The story we tell about the world, along with. the story we tell about ourselves, is then picked from the story telling mechanisms we've saved up. This is where I fear Peterson falters to an extent - he seems to recognize the problem but also seems inclined to exacerbate it.
Well, I think we actually go wrong right at the point at which we attempt to ascribe rationality to others. Because there-in, we make the value-judgement that rational explanation is preferable. Maybe it often is preferable, but that is still bias. We don't really arrive at transcendent values through rationality. Again, that is the Harris pit-fall. Rather than assume (and irrationally expect) rationality from everyone else, we can realize that we, ourselves, are not rational and so dispense with the idea that we can bludgeon the other side with facts (because we never chose anything based on facts anyway).
Peterson, as you point out, doesn't defuse this. And I think you are very right on that. But I think it's mainly because, one, he doesn't know how, I don't think anyone does. And two, because I think his line of thinking is akin to: the story of the world is the story of our psychological development, writ large; if we tell ourselves better stories, we can act out better stories; if we act out better stories, the story of the world will be better.
He might be wrong, but I don't think his premise is all that fundamentally flawed. That isn't to say he couldn't do a better job at things, because he, like anyone and everyone else, is flawed and makes mistakes.
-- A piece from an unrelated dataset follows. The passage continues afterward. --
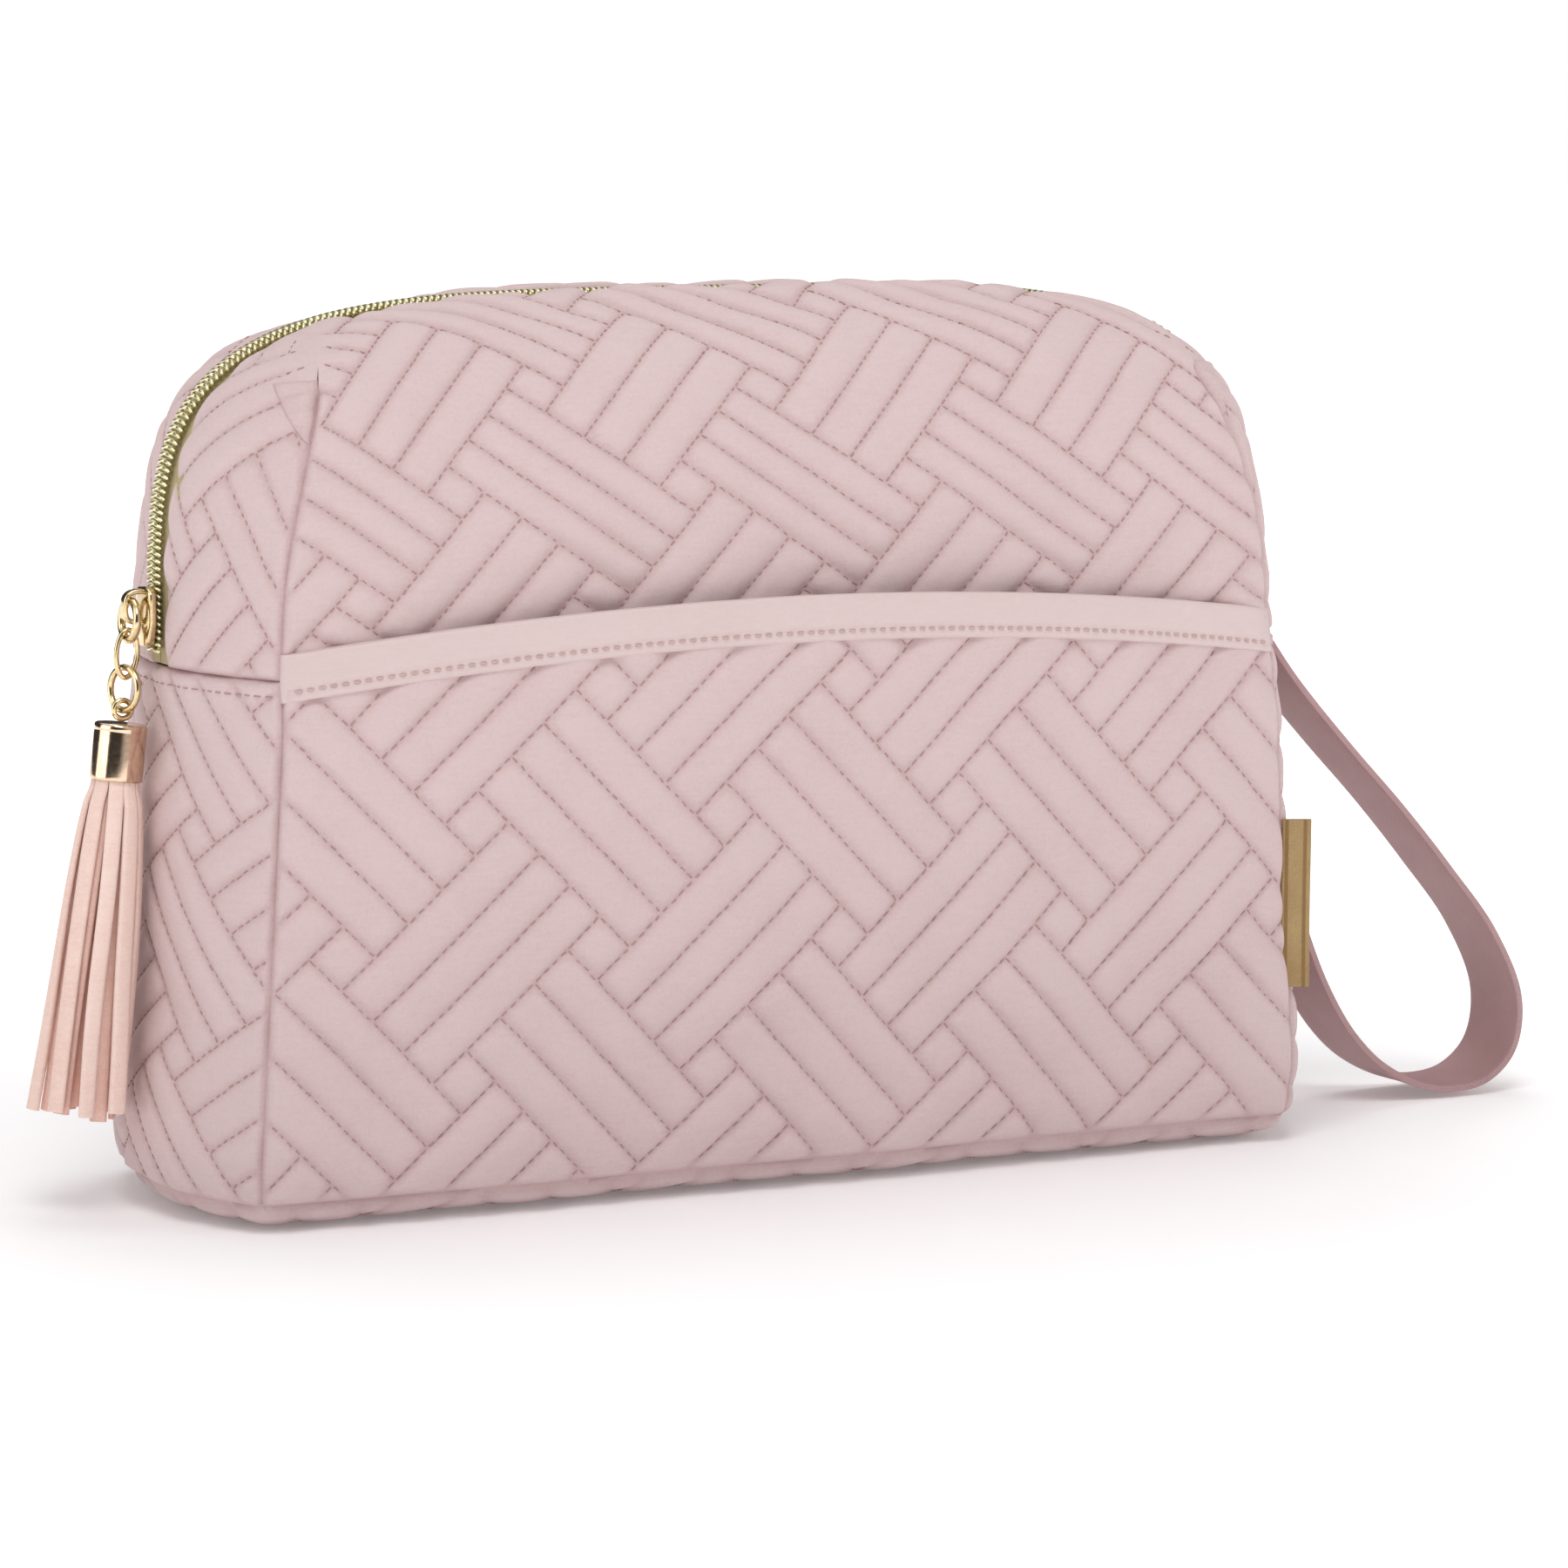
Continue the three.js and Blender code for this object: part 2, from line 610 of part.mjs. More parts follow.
function addPull() {
  const pull = new THREE.Group();
  pull.position.set(chainX, 0, ringTopZ);
  pull.rotation.y = THREE.MathUtils.degToRad(pullLean);
  bag.add(pull);
  addChain(pull);
  addTassel(pull);
}

function addStrap() {
  add('wrist_strap', bar(strapFrame(), 56), 'strap');
}

function addLabel() {
  const outward = new THREE.Vector3(0.93, -0.37, 0).normalize();
  const middleZ = labelZ + labelHeight / 2;
  const root = new THREE.Vector3(cornerX(middleZ) + 1, -cornerHalfDepth - 0.6, middleZ);
  const side = new THREE.Vector3().crossVectors(Z, outward);
  const label = bar((u) => ({
    centre: root.clone().addScaledVector(outward, u * labelReach),
    across: side.clone().multiplyScalar(labelThickness / 2),
    out: Z.clone().multiplyScalar(labelHeight / 2),
  }), 2);
  add('side_label', label, 'label');
}

addLowerBag();
addPocket();
addMouthHalf('front', -1, frontBulge, cornerHalfDepth - frontRecess);
addMouthHalf('back', 1, backBulge, cornerHalfDepth);
addSlider();
addPull();
addStrap();
addLabel();

export default bag;
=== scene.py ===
import math

import bpy
import numpy as np
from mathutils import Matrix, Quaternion, Vector


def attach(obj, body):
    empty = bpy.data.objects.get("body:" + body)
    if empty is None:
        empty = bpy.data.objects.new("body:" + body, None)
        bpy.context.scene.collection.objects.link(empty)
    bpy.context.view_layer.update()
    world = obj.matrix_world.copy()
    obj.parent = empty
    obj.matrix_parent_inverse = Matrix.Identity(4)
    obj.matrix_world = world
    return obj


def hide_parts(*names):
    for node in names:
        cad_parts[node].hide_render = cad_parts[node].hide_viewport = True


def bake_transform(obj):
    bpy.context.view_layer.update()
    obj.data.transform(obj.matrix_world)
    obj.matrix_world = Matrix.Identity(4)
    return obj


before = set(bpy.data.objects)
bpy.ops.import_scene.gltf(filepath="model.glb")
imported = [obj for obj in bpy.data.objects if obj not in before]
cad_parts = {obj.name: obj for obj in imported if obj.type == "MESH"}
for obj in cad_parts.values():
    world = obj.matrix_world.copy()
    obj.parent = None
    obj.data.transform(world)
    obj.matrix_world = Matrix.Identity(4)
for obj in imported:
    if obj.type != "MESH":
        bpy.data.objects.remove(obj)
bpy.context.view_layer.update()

# Quilted makeup bag. Lengths are in millimetres until a mesh is made; the front faces -Y.
metre = 0.001


camera = {
    "target": (16.9, 0.0, 80.5),
    "azimuth": -26.31,
    "elevation": 7.44,
    "roll": 0.17,
    "distance": 1292.7,
    "lens": 136.77,
    "sensor": 36.0,
}


def addCamera(settings):
    # Orbit: the camera stands at target + distance * (sin a cos e, -cos a cos e, sin e).
    a = math.radians(settings["azimuth"])
    e = math.radians(settings["elevation"])
    back = Vector((math.sin(a) * math.cos(e), -math.cos(a) * math.cos(e), math.sin(e)))
    data = bpy.data.cameras.new("camera")
    data.lens = settings["lens"]
    data.sensor_width = settings["sensor"]
    data.clip_start = 0.05
    data.clip_end = 50
    holder = bpy.data.objects.new("camera", data)
    holder.location = (Vector(settings["target"]) + back * settings["distance"]) * metre
    holder.rotation_mode = "QUATERNION"
    turn = (-back).to_track_quat("-Z", "Y")
    holder.rotation_quaternion = turn @ Quaternion((0, 0, 1), math.radians(settings["roll"]))
    bpy.context.scene.collection.objects.link(holder)
    bpy.context.scene.camera = holder


addCamera(camera)
bpy.context.scene.view_settings.view_transform = "Standard"
print("camera placed")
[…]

At least though, from what I've seen, he is often willing to admit when he does.
Harris seems to think we can gain rights when someone has "no reason" to discriminate. This seems rather naive, but then the entire New Atheist project - along with its predecessor in academia - seems entirely faith based to me. Trying to cross the Is-Ought chasm leads to the kind of political "me first" tribalism that threatens us in at least the short-term time window.
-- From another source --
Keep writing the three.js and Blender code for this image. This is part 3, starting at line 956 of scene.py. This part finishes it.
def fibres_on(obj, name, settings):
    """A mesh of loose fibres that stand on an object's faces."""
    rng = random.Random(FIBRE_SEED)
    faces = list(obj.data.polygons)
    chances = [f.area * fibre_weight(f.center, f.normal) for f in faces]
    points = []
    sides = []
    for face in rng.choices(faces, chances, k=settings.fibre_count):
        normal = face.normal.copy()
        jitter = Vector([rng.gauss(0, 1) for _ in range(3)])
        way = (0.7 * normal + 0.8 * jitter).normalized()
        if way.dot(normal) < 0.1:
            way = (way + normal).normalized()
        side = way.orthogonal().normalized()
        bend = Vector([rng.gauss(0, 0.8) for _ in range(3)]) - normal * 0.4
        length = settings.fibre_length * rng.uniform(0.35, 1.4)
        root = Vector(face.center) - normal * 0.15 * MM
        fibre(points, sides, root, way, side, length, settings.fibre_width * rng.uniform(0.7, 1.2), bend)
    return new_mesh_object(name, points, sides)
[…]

So I'd say Peterson is flawed in the way we all are, but Harris is just twiddling around in some New Atheist fantasy land completely adrift from the way we interact with the world through our Myth-built interfaces (or to borrow from Robert Anton Wilson, our Reality Tunnels).
Yeah, Harris is basically in the intellectual wish-fulfilment bussiness. Like, wouldn't it be great if we were supremely rational beings who could ponder something and then come up with the best possible course of action for everyone? Yeah, but none of us are God and aren't likely to think ourselves to become Him.
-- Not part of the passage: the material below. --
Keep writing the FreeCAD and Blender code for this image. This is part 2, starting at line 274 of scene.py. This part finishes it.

I see what you mean - I'd use Manicheanism as a short hand descriptor, a "what" but your stuff about psychological projection is the "why" & "how" of the problem.
The problem with hearing the other side is to risk becoming un-woke or a cuck...Hundred Heavens forbid...Admittedly this "danger" of blasphemy is something from the religious-based Ground we probably should've dropped...seems like we ditched the baby and kept the dirty bathwater. <<insert appropriate emoji>>
Well, there is good reason to consider blasphemy, though. If we state too long at the Devil, perhaps we consider his view too much and then become devils ourselves! There is something to be said about what I coin (in my own deluded mind) as "dread knowledge." That is, something that once known, actually makes your life worse. I got this idea mainly from Bakker's use of The Inverse Fire. But really, anything the pushes you toward the trap of nihilism fits the bill. It isn't that it isn't true, because blasphemy isn't just untruth, it's something that strikes at The Ground. If you do that too often, you'll have no where to stand.